Anschüren um halb sieben
Schnell hängt Robert Rost das Schild wieder an seinen Platz, denn die Arbeit ruft. Der 62-Jährige ist am Samstag einer von zwei Bäckermeistern im Frauenrother Backhaus, schiebt die Plootze in das Rohr hinein und holt sie später wieder heraus. Hier haben ausschließlich Männer das Sagen, weil es im Backhaus um Technik geht und allerhand Holz angeschleppt werden muss, sagen die Frauen.
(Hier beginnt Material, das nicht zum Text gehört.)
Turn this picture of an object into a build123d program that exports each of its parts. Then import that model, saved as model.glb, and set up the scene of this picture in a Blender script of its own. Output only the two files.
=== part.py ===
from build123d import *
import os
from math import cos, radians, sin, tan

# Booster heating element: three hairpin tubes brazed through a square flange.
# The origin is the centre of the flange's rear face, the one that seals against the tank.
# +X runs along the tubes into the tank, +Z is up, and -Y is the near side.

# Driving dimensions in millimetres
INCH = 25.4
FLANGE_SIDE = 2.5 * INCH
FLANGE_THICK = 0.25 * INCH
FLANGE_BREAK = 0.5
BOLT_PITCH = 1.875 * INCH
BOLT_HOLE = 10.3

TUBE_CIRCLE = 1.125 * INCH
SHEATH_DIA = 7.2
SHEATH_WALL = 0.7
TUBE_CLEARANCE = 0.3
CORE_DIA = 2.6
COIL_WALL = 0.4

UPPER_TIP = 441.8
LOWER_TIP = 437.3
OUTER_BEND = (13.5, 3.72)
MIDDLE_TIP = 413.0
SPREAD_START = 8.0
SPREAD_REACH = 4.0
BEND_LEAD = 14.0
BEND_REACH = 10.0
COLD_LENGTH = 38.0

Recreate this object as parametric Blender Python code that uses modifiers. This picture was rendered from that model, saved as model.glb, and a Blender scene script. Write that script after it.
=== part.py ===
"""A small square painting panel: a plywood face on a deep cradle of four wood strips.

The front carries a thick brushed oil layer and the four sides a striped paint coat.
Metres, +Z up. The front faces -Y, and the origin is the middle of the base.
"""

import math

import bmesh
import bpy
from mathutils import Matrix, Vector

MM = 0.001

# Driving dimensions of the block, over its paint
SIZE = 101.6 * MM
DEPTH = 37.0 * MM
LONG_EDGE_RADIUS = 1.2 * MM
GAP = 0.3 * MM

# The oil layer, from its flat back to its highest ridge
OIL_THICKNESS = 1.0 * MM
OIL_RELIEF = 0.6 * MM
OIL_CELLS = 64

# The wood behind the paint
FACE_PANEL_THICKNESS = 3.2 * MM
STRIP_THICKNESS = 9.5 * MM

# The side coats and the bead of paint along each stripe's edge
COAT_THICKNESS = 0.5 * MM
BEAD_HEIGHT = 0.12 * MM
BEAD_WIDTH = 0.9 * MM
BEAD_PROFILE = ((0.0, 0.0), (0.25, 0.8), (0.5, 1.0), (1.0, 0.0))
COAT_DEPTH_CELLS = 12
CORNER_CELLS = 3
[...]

"Bereits um halb sieben Uhr haben wir die Öfen angeschürt", erklärt Rost, der viele Jahre auch Feuerwehrkommandant war. Das geschieht aber nicht mit irgendeinem Holz. Nein, Fichte muss es sein. "Damit die Öfen nicht überhitzen und die richtige Temperatur zum Plootzbacken haben", sagt er. Rund 800, 900 Grad sind dafür notwendig. Entsprechend kuschelig warm ist es in dem Backhaus.
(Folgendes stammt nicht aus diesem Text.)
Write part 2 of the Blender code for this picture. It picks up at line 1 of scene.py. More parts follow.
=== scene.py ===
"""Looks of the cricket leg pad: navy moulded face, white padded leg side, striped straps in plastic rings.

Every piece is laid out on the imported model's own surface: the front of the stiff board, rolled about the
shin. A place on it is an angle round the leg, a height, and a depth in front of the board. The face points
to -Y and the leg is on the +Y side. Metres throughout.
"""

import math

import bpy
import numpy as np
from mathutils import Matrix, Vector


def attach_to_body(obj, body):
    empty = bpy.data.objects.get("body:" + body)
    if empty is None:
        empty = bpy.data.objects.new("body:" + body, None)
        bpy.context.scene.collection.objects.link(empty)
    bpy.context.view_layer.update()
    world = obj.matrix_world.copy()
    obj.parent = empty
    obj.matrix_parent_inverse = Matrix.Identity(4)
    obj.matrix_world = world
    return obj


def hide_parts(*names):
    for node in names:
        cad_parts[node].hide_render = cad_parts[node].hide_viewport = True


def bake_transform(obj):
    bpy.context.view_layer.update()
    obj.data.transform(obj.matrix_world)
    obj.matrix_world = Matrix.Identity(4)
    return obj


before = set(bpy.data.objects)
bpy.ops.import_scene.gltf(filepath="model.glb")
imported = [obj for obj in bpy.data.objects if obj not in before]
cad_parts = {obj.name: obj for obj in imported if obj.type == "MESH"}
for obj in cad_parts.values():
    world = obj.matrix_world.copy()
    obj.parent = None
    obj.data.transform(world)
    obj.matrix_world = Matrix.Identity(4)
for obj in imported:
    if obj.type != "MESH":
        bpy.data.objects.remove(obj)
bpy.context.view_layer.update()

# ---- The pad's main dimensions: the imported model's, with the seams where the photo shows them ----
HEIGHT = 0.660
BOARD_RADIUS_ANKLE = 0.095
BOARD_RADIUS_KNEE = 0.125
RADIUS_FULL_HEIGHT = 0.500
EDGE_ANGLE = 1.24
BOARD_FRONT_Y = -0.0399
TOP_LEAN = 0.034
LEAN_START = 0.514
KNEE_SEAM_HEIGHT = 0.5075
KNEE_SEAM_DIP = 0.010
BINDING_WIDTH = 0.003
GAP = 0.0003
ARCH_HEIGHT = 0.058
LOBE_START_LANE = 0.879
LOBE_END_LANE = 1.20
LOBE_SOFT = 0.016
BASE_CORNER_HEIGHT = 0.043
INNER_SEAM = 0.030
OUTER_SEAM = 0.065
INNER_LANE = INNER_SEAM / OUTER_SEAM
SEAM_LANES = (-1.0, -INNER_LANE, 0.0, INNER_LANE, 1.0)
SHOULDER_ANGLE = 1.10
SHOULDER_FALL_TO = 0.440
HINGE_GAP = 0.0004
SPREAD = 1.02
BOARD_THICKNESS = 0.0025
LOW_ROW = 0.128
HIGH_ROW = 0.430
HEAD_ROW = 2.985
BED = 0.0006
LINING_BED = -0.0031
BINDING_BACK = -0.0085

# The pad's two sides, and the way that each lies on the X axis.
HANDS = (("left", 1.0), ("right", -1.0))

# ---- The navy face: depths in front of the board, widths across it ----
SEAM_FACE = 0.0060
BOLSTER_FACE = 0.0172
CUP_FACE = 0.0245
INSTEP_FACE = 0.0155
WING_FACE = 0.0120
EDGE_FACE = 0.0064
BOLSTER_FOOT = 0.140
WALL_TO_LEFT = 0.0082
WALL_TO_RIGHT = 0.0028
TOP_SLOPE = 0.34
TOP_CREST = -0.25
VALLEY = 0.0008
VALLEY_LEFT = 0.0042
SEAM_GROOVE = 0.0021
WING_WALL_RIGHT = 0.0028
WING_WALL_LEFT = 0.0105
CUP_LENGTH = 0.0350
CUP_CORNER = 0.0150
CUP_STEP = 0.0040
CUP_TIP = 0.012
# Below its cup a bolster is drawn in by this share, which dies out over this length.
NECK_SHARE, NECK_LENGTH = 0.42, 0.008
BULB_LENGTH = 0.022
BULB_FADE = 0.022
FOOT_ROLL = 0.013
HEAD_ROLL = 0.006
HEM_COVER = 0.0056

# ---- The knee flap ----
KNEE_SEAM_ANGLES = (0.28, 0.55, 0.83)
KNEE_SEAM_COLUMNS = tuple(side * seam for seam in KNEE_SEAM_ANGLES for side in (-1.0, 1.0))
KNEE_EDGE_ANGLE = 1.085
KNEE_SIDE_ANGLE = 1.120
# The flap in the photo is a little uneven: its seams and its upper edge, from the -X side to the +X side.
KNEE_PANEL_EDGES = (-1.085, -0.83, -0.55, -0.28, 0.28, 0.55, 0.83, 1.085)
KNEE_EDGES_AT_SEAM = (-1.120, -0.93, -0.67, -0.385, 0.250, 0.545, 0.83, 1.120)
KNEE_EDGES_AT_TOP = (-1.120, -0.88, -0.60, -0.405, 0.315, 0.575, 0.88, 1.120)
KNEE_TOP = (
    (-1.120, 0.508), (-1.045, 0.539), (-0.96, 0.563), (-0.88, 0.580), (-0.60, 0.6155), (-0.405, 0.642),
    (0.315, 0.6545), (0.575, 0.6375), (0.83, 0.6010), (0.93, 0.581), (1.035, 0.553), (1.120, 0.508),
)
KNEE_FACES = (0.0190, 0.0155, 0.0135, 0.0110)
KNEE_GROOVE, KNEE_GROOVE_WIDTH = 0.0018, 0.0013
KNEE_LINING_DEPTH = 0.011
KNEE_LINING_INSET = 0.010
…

Auch hier läuft es wie geschmiert, sitzt jeder Handgriff. Robert Rost ist der Älteste, der Jüngste der 12-jährige David Metz. Er fungiert als Botenjunge, bringt die belegten Plootze vom Feuerwehrhaus zur Backstube, hat keine ruhige Minute. Dennoch müssen die Käufer, die draußen vor dem Backhaus in einer Schlange stehen, Geduld mitbringen. "Schließlich braucht ein Plootz etwa zehn, fünfzehn Minuten, bis er fertig gebacken ist", so Rost.
Gutgelaunte Warteschlange
Doch die Wartenden haben damit kein Problem. Ihre Stimmung ist gut, man unterhält sich und lacht. Einer von ihnen ist Kurt Rottenberger aus Wollbach. "Ich hole den Plootz für meine Kinder. Sie essen ihn so gerne", erzählt er. Außerdem erinnert ihn das Plootzbacken, das Anstehen und miteinander Schwatzen an seine Kindheit. "Schließlich stand damals auch noch ein Backofen bei uns in der Wollbacher Lindenstraße", so der Schreinermeister.
Bis 12 Uhr reichen die Plootze. Dann sind alle ausverkauft, und das große Reinemachen beginnt - in der Backstube bei den Männern und bei den Frauen im Feuerwehrhaus.